**What is being asked**
Will you give the material below again, every line exactly as it is?

**Material provided**
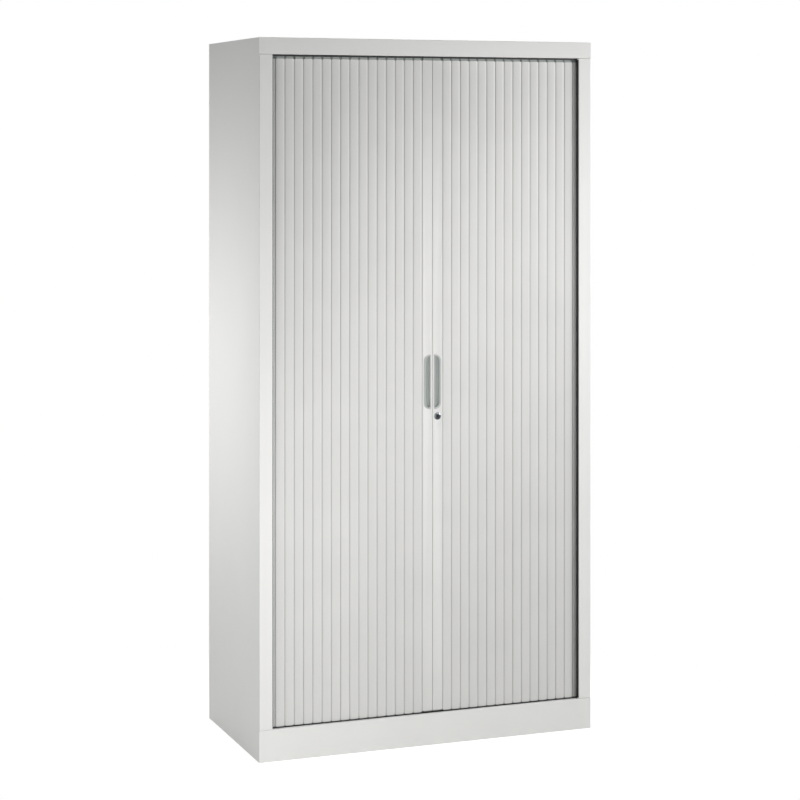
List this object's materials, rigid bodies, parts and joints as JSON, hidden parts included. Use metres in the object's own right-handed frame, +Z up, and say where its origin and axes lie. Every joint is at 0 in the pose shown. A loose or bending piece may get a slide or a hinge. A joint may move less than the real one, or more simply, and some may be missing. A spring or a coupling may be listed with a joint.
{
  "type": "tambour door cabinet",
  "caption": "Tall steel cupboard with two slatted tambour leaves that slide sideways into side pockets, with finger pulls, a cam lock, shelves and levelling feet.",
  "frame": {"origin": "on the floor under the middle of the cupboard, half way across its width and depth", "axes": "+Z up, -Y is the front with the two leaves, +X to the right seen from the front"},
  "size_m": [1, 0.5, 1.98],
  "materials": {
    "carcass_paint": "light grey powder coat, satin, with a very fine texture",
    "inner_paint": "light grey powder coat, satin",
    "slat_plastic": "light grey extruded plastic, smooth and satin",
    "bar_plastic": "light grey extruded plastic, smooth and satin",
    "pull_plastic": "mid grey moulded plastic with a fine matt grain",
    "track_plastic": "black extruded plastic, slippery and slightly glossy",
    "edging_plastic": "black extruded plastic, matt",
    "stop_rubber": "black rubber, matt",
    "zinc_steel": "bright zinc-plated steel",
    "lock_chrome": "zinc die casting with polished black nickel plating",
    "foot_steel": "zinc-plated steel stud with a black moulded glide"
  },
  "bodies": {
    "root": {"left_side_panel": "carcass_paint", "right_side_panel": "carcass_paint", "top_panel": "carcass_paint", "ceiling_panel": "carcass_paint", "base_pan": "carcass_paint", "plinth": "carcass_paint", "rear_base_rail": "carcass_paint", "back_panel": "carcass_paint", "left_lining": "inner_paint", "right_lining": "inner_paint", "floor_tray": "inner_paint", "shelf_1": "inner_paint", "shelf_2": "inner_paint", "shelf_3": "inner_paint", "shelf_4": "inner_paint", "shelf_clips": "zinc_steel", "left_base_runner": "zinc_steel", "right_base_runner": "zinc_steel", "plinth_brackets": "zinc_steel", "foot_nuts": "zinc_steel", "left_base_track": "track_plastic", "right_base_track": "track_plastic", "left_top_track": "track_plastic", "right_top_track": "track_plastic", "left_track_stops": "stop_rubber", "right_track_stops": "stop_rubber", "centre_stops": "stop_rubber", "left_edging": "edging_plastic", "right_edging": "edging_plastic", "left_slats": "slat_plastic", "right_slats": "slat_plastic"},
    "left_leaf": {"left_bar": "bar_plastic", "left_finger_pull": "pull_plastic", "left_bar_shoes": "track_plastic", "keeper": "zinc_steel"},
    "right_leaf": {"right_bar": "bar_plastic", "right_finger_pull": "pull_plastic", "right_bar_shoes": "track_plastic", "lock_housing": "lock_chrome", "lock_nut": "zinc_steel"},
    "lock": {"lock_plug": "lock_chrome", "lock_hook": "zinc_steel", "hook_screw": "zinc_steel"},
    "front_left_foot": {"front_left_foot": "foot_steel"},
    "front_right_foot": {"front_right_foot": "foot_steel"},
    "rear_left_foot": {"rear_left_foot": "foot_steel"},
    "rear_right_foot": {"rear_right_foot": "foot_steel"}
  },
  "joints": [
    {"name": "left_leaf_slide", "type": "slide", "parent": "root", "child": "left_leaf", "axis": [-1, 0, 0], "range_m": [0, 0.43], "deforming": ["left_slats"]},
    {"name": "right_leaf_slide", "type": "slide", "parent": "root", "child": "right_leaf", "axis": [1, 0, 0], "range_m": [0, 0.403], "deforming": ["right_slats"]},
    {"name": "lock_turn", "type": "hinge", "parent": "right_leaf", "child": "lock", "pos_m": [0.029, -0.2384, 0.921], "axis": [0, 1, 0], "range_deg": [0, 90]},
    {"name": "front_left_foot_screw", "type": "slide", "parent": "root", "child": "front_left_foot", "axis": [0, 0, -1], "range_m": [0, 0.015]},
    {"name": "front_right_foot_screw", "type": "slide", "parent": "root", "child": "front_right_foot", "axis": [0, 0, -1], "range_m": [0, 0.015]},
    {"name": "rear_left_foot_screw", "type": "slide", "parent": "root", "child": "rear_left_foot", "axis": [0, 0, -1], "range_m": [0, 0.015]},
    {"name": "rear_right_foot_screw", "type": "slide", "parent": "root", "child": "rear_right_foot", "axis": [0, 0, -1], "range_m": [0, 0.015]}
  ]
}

**Written response**
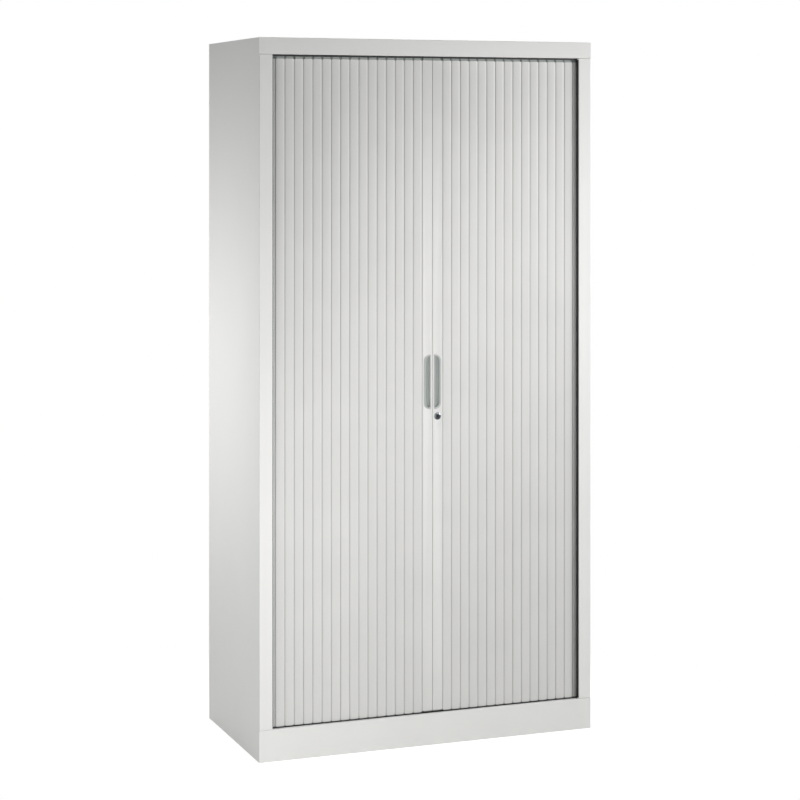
List this object's materials, rigid bodies, parts and joints as JSON, hidden parts included. Use metres in the object's own right-handed frame, +Z up, and say where its origin and axes lie. Every joint is at 0 in the pose shown. A loose or bending piece may get a slide or a hinge. A joint may move less than the real one, or more simply, and some may be missing. A spring or a coupling may be listed with a joint.
{
  "type": "tambour door cabinet",
  "caption": "Tall steel cupboard with two slatted tambour leaves that slide sideways into side pockets, with finger pulls, a cam lock, shelves and levelling feet.",
  "frame": {"origin": "on the floor under the middle of the cupboard, half way across its width and depth", "axes": "+Z up, -Y is the front with the two leaves, +X to the right seen from the front"},
  "size_m": [1, 0.5, 1.98],
  "materials": {
    "carcass_paint": "light grey powder coat, satin, with a very fine texture",
    "inner_paint": "light grey powder coat, satin",
    "slat_plastic": "light grey extruded plastic, smooth and satin",
    "bar_plastic": "light grey extruded plastic, smooth and satin",
    "pull_plastic": "mid grey moulded plastic with a fine matt grain",
    "track_plastic": "black extruded plastic, slippery and slightly glossy",
    "edging_plastic": "black extruded plastic, matt",
    "stop_rubber": "black rubber, matt",
    "zinc_steel": "bright zinc-plated steel",
    "lock_chrome": "zinc die casting with polished black nickel plating",
    "foot_steel": "zinc-plated steel stud with a black moulded glide"
  },
  "bodies": {
    "root": {"left_side_panel": "carcass_paint", "right_side_panel": "carcass_paint", "top_panel": "carcass_paint", "ceiling_panel": "carcass_paint", "base_pan": "carcass_paint", "plinth": "carcass_paint", "rear_base_rail": "carcass_paint", "back_panel": "carcass_paint", "left_lining": "inner_paint", "right_lining": "inner_paint", "floor_tray": "inner_paint", "shelf_1": "inner_paint", "shelf_2": "inner_paint", "shelf_3": "inner_paint", "shelf_4": "inner_paint", "shelf_clips": "zinc_steel", "left_base_runner": "zinc_steel", "right_base_runner": "zinc_steel", "plinth_brackets": "zinc_steel", "foot_nuts": "zinc_steel", "left_base_track": "track_plastic", "right_base_track": "track_plastic", "left_top_track": "track_plastic", "right_top_track": "track_plastic", "left_track_stops": "stop_rubber", "right_track_stops": "stop_rubber", "centre_stops": "stop_rubber", "left_edging": "edging_plastic", "right_edging": "edging_plastic", "left_slats": "slat_plastic", "right_slats": "slat_plastic"},
    "left_leaf": {"left_bar": "bar_plastic", "left_finger_pull": "pull_plastic", "left_bar_shoes": "track_plastic", "keeper": "zinc_steel"},
    "right_leaf": {"right_bar": "bar_plastic", "right_finger_pull": "pull_plastic", "right_bar_shoes": "track_plastic", "lock_housing": "lock_chrome", "lock_nut": "zinc_steel"},
    "lock": {"lock_plug": "lock_chrome", "lock_hook": "zinc_steel", "hook_screw": "zinc_steel"},
    "front_left_foot": {"front_left_foot": "foot_steel"},
    "front_right_foot": {"front_right_foot": "foot_steel"},
    "rear_left_foot": {"rear_left_foot": "foot_steel"},
    "rear_right_foot": {"rear_right_foot": "foot_steel"}
  },
  "joints": [
    {"name": "left_leaf_slide", "type": "slide", "parent": "root", "child": "left_leaf", "axis": [-1, 0, 0], "range_m": [0, 0.43], "deforming": ["left_slats"]},
    {"name": "right_leaf_slide", "type": "slide", "parent": "root", "child": "right_leaf", "axis": [1, 0, 0], "range_m": [0, 0.403], "deforming": ["right_slats"]},
    {"name": "lock_turn", "type": "hinge", "parent": "right_leaf", "child": "lock", "pos_m": [0.029, -0.2384, 0.921], "axis": [0, 1, 0], "range_deg": [0, 90]},
    {"name": "front_left_foot_screw", "type": "slide", "parent": "root", "child": "front_left_foot", "axis": [0, 0, -1], "range_m": [0, 0.015]},
    {"name": "front_right_foot_screw", "type": "slide", "parent": "root", "child": "front_right_foot", "axis": [0, 0, -1], "range_m": [0, 0.015]},
    {"name": "rear_left_foot_screw", "type": "slide", "parent": "root", "child": "rear_left_foot", "axis": [0, 0, -1], "range_m": [0, 0.015]},
    {"name": "rear_right_foot_screw", "type": "slide", "parent": "root", "child": "rear_right_foot", "axis": [0, 0, -1], "range_m": [0, 0.015]}
  ]
}